My visit to Sarnath was quite pleasant on the fourth day of sojourn at Varanasi. Next evening I was in a train to Puri, sleeping comfortably all night. I woke up around five in morning. The young mother and her past life at Sarnath had sneaked into my head during sleep, I discovered. In a way, the subconscious had brought all the past information almost after 36 hours since my departure form Sarnath.

The mother in the train proved to be the lady carved as the sixth disciple of Buddha, with her child behind, in the most fascinating statue of Gautam Buddh, smiling serenely (6). She was the wealthy widow who ordered sculpturing of this magnificent work.

I had been visiting Sartnath since ‘50.  Revival of the past, left behind at that time of statue, never entered my head earlier. It surfaced only after the lady carved as sixth disciple of Buddha met her sculptor in the train.   Again, there was no trace of this information for three days after meeting the lady before visiting Sarnath. Obviously, my access to the past information involved a set of steps. First, there was a communication between the souls of the sculptor and the wealthy widow when the young mother and I met each other   in train; second, my visit to the statue after meeting her actuated the bhavaschets and kamaschets of our spirits; third, transfer of feelings of past from the two spirits to their living counterparts ensued due to actuation of spirits; and, lastly our souls reacted in the present body to the unconsumed feelings of the past.

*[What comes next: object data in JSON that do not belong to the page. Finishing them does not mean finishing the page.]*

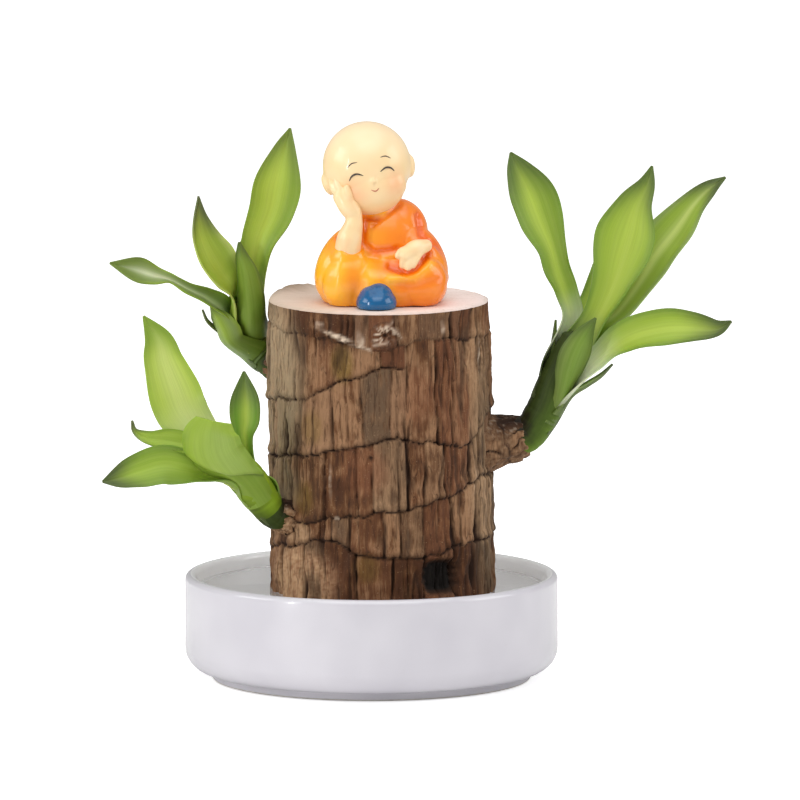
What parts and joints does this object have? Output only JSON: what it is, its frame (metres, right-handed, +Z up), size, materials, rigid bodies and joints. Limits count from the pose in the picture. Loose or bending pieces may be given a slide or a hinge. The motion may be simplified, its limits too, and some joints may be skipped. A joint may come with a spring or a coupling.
{
  "type": "potted brazilian wood plant",
  "caption": "Sawn rooted stem with bark and leafy side shoots, standing in a round water dish, with a small seated monk ornament resting on its flat top.",
  "frame": {"origin": "centre of the dish's flat underside, on the surface that it stands on", "axes": "+Z up; the front of the plant, where the ornament faces, looks along -Y; +X to the right as seen from the front"},
  "size_m": [0.1854, 0.11, 0.1664],
  "materials": {
    "glaze": "smooth white glaze",
    "water": "clear still water",
    "bark": "rough plated bark with a sawn top",
    "leaf": "satin green leaf with a paler middle stripe",
    "resin": "glossy painted resin"
  },
  "bodies": {
    "root": {"dish": "glaze", "water": "water", "trunk": "bark", "shoot_upper_left": "leaf", "shoot_lower_left": "leaf", "shoot_right": "leaf", "monk_figurine": "resin"}
  },
  "joints": []
}
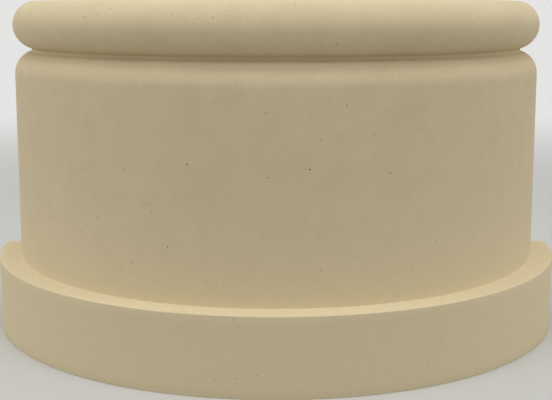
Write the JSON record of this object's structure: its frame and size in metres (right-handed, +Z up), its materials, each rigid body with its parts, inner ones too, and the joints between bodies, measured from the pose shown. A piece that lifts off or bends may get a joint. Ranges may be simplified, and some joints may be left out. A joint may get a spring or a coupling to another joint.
{
  "type": "half-round column base",
  "caption": "Half-round cast-stone column base: low plinth, plain drum with rounded shoulder, narrow groove and full round bead; flat back, bed and top.",
  "frame": {"origin": "on the column's vertical axis, where the flat back meets the underside: the middle of the underside's back edge", "axes": "+X along the wall, +Y into the wall (the flat back faces it, the round face looks along -Y), +Z up"},
  "size_m": [0.61, 0.3049, 0.345],
  "materials": {
    "cast_stone": "fine matt cast stone, sand beige, with scattered small pinholes"
  },
  "bodies": {
    "root": {"column_base": "cast_stone"}
  },
  "joints": []
}
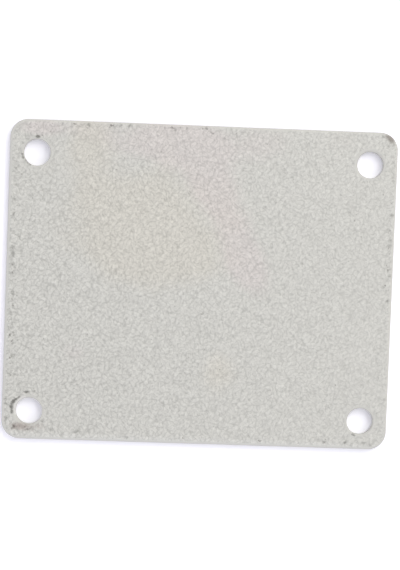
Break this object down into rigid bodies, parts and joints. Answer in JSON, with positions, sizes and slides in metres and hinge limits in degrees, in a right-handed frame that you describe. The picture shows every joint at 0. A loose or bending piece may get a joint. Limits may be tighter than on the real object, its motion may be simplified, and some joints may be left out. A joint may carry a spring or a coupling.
{
  "type": "sewing machine back cover",
  "caption": "Flat rectangular cover plate with rounded corners, a screw hole near each corner and a pale grey textured paint.",
  "frame": {"origin": "middle of the flat back face", "axes": "+X along the plate's width, +Y up its height as the picture shows it, +Z out of the painted outer face"},
  "size_m": [0.074, 0.061, 0.0016],
  "materials": {
    "textured_paint": "fine wrinkle texture, low sheen"
  },
  "bodies": {
    "root": {"back_cover": "textured_paint"}
  },
  "joints": []
}
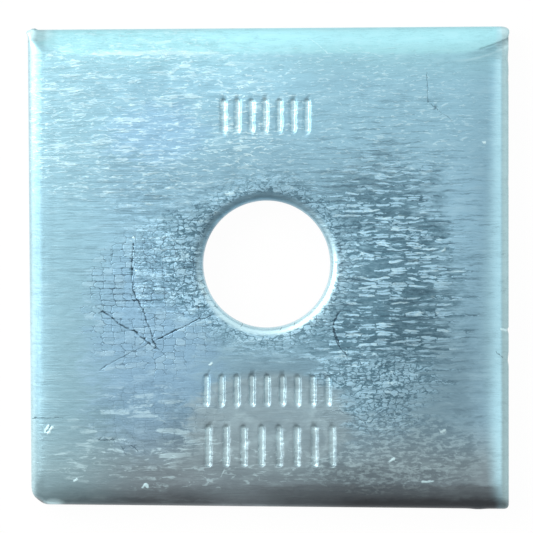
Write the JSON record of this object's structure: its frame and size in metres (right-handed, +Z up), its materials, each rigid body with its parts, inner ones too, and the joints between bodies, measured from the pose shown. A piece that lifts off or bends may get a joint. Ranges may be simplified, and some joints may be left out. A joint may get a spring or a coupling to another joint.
{
  "type": "square plate washer",
  "caption": "Square plate washer of zinc plated steel with rolled and sheared edges and a punched round hole, to spread the load of a bolt.",
  "frame": {"origin": "middle of the plate, in the plane of its underside", "axes": "+Z up through the plate, along the hole, from the underside to the drawn face; the sheared edges face along X and the bar's rolled edges along Y"},
  "size_m": [0.0764, 0.0768, 0.0063],
  "materials": {
    "zinc_plate": "bright zinc plating with a cool blue cast, over rolled scale marks and fine cracks"
  },
  "bodies": {
    "root": {"square_plate_washer": "zinc_plate"}
  },
  "joints": []
}
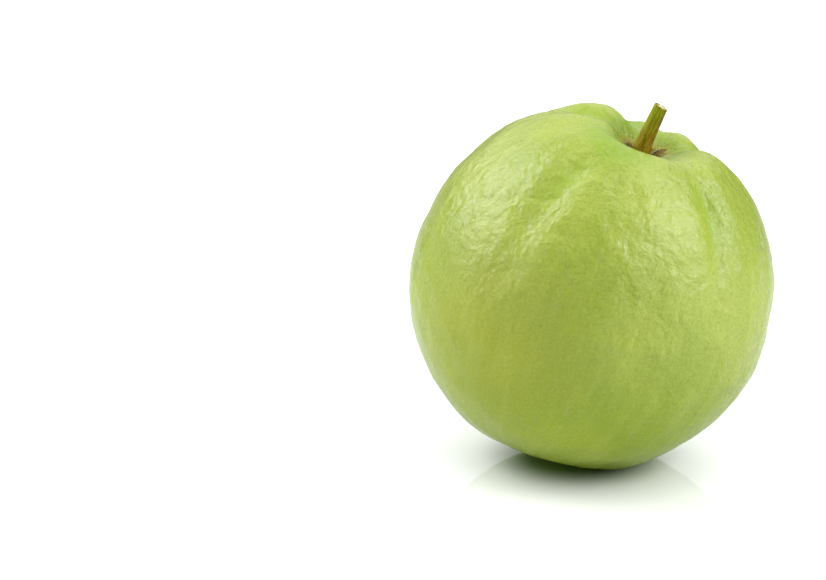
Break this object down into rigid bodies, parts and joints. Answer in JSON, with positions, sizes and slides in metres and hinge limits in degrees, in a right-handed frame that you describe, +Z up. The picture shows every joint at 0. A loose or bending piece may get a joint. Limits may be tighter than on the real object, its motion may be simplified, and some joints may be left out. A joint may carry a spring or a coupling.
{
  "type": "whole guava fruit",
  "caption": "Whole green guava with its cut stem standing in a lobed stem cavity, resting on a small flat spot beside its blossom end.",
  "frame": {"origin": "middle of the flat spot that the fruit rests on, on the resting surface", "axes": "+Z up; the fruit's own axis, from blossom end to stem, leans 19.7 degrees from +Z towards +X and a little towards -Y"},
  "size_m": [0.0992, 0.1001, 0.1001],
  "materials": {
    "guava_skin": "satin, finely wrinkled pale green fruit skin",
    "stem_bark": "matt, finely ribbed olive green stalk with a pale cut end",
    "dry_scale": "matt, papery tan with dark brown edges",
    "dried_calyx": "matt, dry dark brown"
  },
  "bodies": {
    "root": {"fruit": "guava_skin", "stem": "stem_bark", "bract_left": "dry_scale", "bract_right": "dry_scale", "calyx_disc": "dried_calyx", "style_stub": "dried_calyx", "sepal_1": "dried_calyx", "sepal_2": "dried_calyx", "sepal_3": "dried_calyx", "sepal_4": "dried_calyx", "sepal_5": "dried_calyx"}
  },
  "joints": []
}
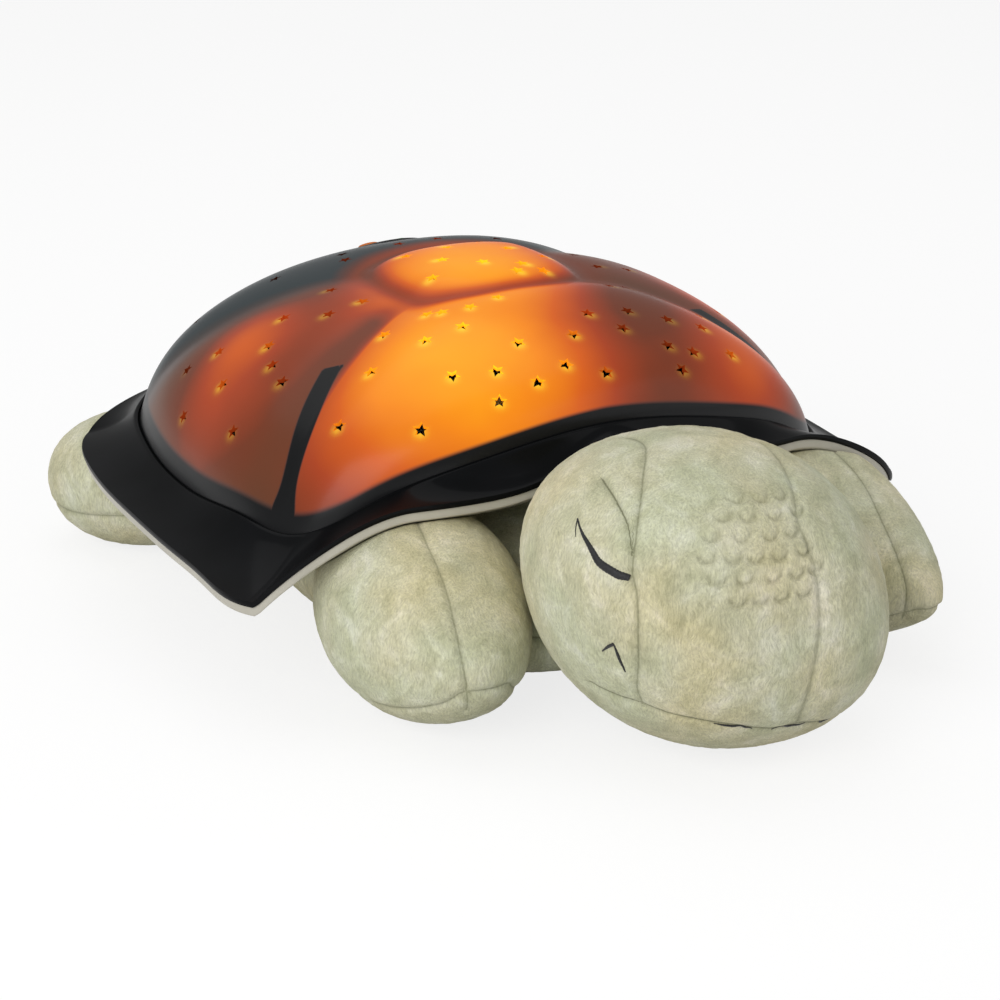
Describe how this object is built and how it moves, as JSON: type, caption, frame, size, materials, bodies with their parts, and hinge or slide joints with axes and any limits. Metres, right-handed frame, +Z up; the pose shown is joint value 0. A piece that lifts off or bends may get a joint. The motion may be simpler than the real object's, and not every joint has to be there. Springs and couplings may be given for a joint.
{
  "type": "star night light projector",
  "caption": "Stuffed turtle night light with a hard domed shell whose star-shaped holes project stars, and a round button panel at the rear of the shell.",
  "frame": {"origin": "middle of the object's footprint, on the table", "axes": "+Y runs from the head to the tail, +Z is up, +X is the turtle's left side"},
  "size_m": [0.292, 0.3765, 0.137],
  "materials": {
    "amber_plastic": "translucent amber, glossy",
    "black_plastic": "glossy black",
    "grey_plastic": "satin light grey",
    "inner_plastic": "matte off-white",
    "panel_plastic": "satin dark grey",
    "door_plastic": "matte sage green",
    "screw_steel": "plated steel",
    "contact_steel": "nickel plated spring steel",
    "cell_jacket": "printed foil jacket",
    "board_green": "solder mask",
    "board_white": "white solder mask",
    "chip_black": "moulded black",
    "reflector_white": "glossy white",
    "lens_amber": "clear amber lens",
    "lens_green": "clear green lens",
    "lens_blue": "clear blue lens",
    "wire_jacket": "soft insulation",
    "lead_jacket": "red insulation",
    "button_white": "satin",
    "button_amber": "satin",
    "button_green": "satin",
    "button_blue": "satin",
    "sage_plush": "short mottled pile"
  },
  "bodies": {
    "turtle": {"shell_dome": "amber_plastic", "shell_skirt": "black_plastic", "lower_shell": "grey_plastic", "shell_screws": "screw_steel", "chassis": "inner_plastic", "chassis_screws": "screw_steel", "battery_1": "cell_jacket", "battery_2": "cell_jacket", "battery_3": "cell_jacket", "battery_contacts": "contact_steel", "battery_leads": "lead_jacket", "timer_board": "board_green", "timer_board_screws": "screw_steel", "timer_chip": "chip_black", "lamp_board": "board_white", "lamp_board_screws": "screw_steel", "led_amber": "lens_amber", "led_green": "lens_green", "led_blue": "lens_blue", "lamp_cup": "reflector_white", "lamp_wires": "wire_jacket", "panel_wires": "wire_jacket", "button_panel": "panel_plastic", "button_board": "board_green", "button_board_screws": "screw_steel", "button_switches": "chip_black", "torso": "sage_plush", "head": "sage_plush", "front_right_paw": "sage_plush", "front_left_paw": "sage_plush", "rear_right_flipper": "sage_plush", "rear_left_flipper": "sage_plush", "tail": "sage_plush"},
    "door": {"battery_door": "door_plastic", "door_screws": "screw_steel"},
    "power_button": {"power_button": "button_white"},
    "amber_button": {"amber_button": "button_amber"},
    "green_button": {"green_button": "button_green"},
    "blue_button": {"blue_button": "button_blue"}
  },
  "joints": [
    {"name": "door_lift_off", "type": "slide", "parent": "turtle", "child": "door", "axis": [0, 0, -1], "range_m": [0, 0.025]},
    {"name": "power_press", "type": "slide", "parent": "turtle", "child": "power_button", "axis": [0, -0.484, -0.8751], "range_m": [0, 0.0012], "stiffness_N_per_m": 800},
    {"name": "amber_press", "type": "slide", "parent": "turtle", "child": "amber_button", "axis": [0, -0.484, -0.8751], "range_m": [0, 0.0012], "stiffness_N_per_m": 800},
    {"name": "green_press", "type": "slide", "parent": "turtle", "child": "green_button", "axis": [0, -0.484, -0.8751], "range_m": [0, 0.0012], "stiffness_N_per_m": 800},
    {"name": "blue_press", "type": "slide", "parent": "turtle", "child": "blue_button", "axis": [0, -0.484, -0.8751], "range_m": [0, 0.0012], "stiffness_N_per_m": 800}
  ]
}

Any model for transfer of emotions from past to present must assume that the lady and the sculptor were continuing at Sarnath as spirits after their death since fifth century AD when Buddh’s statue was carved. Their bhavaschets and kamaschets remained charged with attraction for nearly 1500 years but their spirits were unable to exchange feelings due to the absence of causal (physical) bodies.  When their souls met in the present, their   interactions of past were actuated by a common scene of the past – the wealthy mother feeding the son almost in the same style as today. My subsequent visit to Sarnath attracted the two spirits belonging to the same souls. One of these passed on its feeling to me and the other to the young mother at a distance of about 200 kilometers. This happened on the night I visited Sarnath (because of subconscious transfer during sleep). During the second night, reactions of the souls in the individuals were exchanged as emotions and passions.

The Sarnath Episode suggests that spirits of sculptor and his employer continued with ‘frozen desires and emotions’ for about 1500 years. Spirits cannot actuate transfer of energy within themselves to calm their desires, feelings, emotions or passions. They require a causal or gender body, which is the psychic base of a living person.  A physical body is essential for consummation of karms, therefore. These could either be consumed physically through physical body or through Tantra with the help of gender or causal body. I consumed them through Tantra, keeping the young mother unaware of her past.

Sunglow: I met Sunglow in Ankara when she was thirty-five and mother of a son, around five. In November ’96, the day I was returning to India from Turkey, we were in Attaturk Memorial. While walking in the huge campus, I touched a sensitive spot in the life of the widow inadvertently. She broke down, sobbing and weeping. To relieve her of sorrow, I caressed her right scapular area. An unexpectedly large barrel of pain flowed from her chest to mine. It was clear right then, her agony was not related to the event of her life discussed there.  It had a touch of our own association in  past,  now buried under ignorance of our living bodies.

 Back in India, I meditated on the problem periodically to get rid of the burden of Sunglow’s unhappiness dumped upon me.   There was no success, however. Situation was reconciled after six months and Sunglow forgotten with a satisfaction – now her soul was free of the past agony of our association. A couplet of Kabir was in mind “ It is the punishment of birth and life that all have to undergo; an ignorant cries and weeps while the knowledgeable suffers silently, wisely”.

In late ’97 one of my General Managers introduced me with an Egyptian Scientist visiting our Seismic-data Processing and Interpretation Center at Panvel.  Next morning I learnt who Sunglow was! Her face floated before me, not as she was in her Turkish attire but exactly like Nefertiti, the queen of Akhenatan – a pharaoh of Egypt. Incidentally, gloomy Sunglow of today is a look-alike of a sad Nefertiti 3300 years ago.   The Egyptian scientist was her sculptor, carving her famous portrait (7).  Past of Sunglow also unfolded her pains through visions. The villain of Sunglow’s unhappy past was working with me at Mumbai but I had run out of time for initiating any strong action against him.  To my luck, however, 3300 years after the death of the queen, a male reincarnation of her daughter was with me. He, without any information of past, helped me see the end of sorrows of his mother queen of Egypt.

 Sunglow presents an example of complexities of karms and randomness of future lives in space and time. In November ‘96, she passed on her sorrow to me as my accompaniment for life unexpectedly. However, an Egyptian Scientist arrived in ‘97 and her past, buried in a distant land, peeped out of the grave for avenging the villain with the help of my young associate. The latter compensated my absence at Mumbai in the execution of karms while I stayed away at Dehra Dun.  By the year 2000 unhappiness of Nefertiti, loading my chest, had vanished.

 Story of Sunglow also reveals that souls have no fixed gender, religion, caste or status. These are the features of body and culture. The Egyptian scientist was a Sun worshiper and the villain was a follower of Amun. The former is a Muslim and the latter a Hindu. My young associate is a Hindu and his mother a Moslem. Once a queen, she is now in a secretarial service. Incidentally, beauty remains her asset in past and present both. It made her queen in past but is of no help now.

 At Dehra Dun, an observation showed   something even more startling and drastic about movement of soul from one life to other. While out on a road, I found a pup licking my feet in a chilly evening of January ’99. Once its soul was with my servant in the same town, during sixties. “This man had descended down, literally, to live as a dog under the dictates of his karms”, I thought.